I also didn’t know until recently that Max Von Sydow did the dubbing for Vigo. That’s worth a couple of brownie points for the movie right there. I’ve often wished my own life was narrated by a man whose voice probably makes God nervous.
This movie has plenty to enjoy. It just doesn’t stand on quite the same level as the first one. I can live with that, and I can therefore enjoy the movie on its own terms.
There’s a good story, too. I dig the idea of a long-dead European tyrant haunting a painting, drawing energy from a river of slime beneath the streets of New York City, and how this pulls the Ghostbusters out of litigation and obscurity, and back to work (the courtroom scene, with Moranis as their sublimely incompetent lawyer, is great). I’ve seen worse examples of a follow-up to a classic going through the paces. Could it have been better? Maybe. Should it have been made at all? That’s up to individual opinion. Probably not, but I’m glad they made it anyway. Ghostbusters is one of those things I unapologetically can’t get enough of. As long as the entire gang is on board they’ll have my complete attention.

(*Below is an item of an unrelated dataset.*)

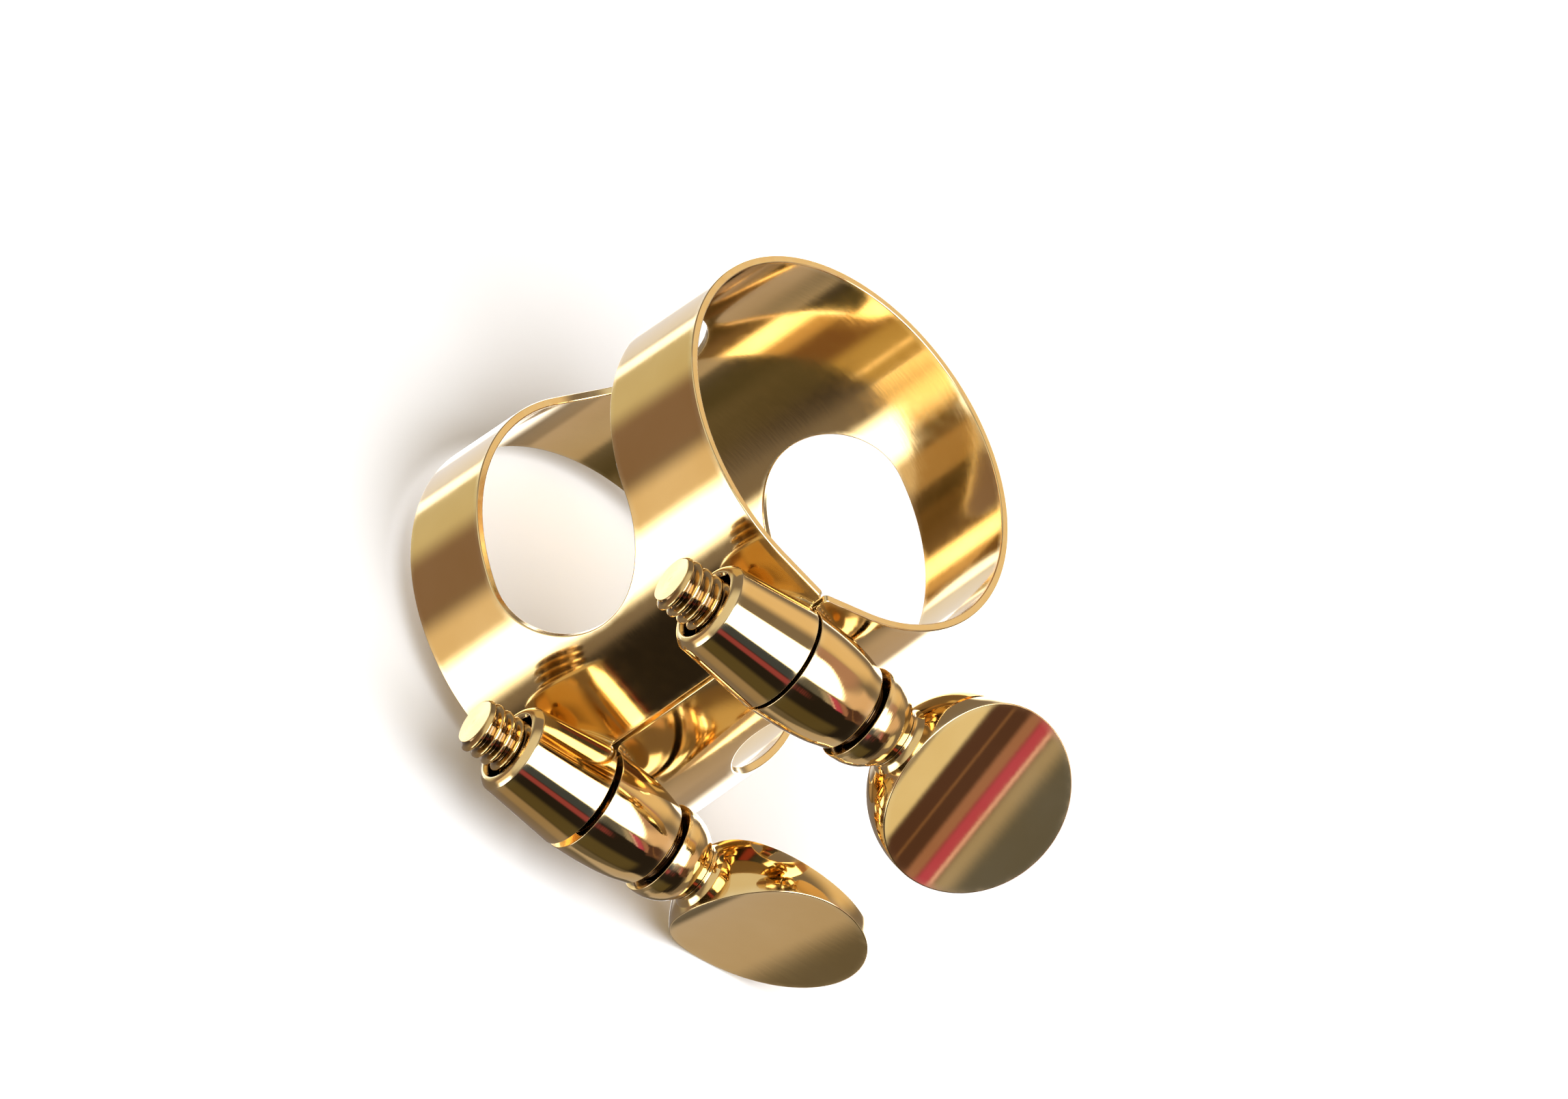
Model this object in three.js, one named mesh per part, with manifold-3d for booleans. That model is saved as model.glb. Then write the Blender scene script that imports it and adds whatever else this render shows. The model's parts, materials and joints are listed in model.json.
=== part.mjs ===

Ghostbusters II at least deserves credit for one thing, even if you hated the entire thing. It got Bill Murray back after a four-year exile from acting, with the exception of 1986′s Little Shop of Horrors, after the failure of the underrated Razor’s Edge. I’m certainly not going to complain about that. I don’t even blame him for wanting nothing to do with Ghostbusters III (the last time I checked). Two movies just might be pushing it. This sequel will always have a place in my library and geekdom memories. I’m not going to weep if all we have to enjoy is a great movie, a good movie, a fantastic video game, a memorable animated series and an assortment of books and comics. Why do we need anything else?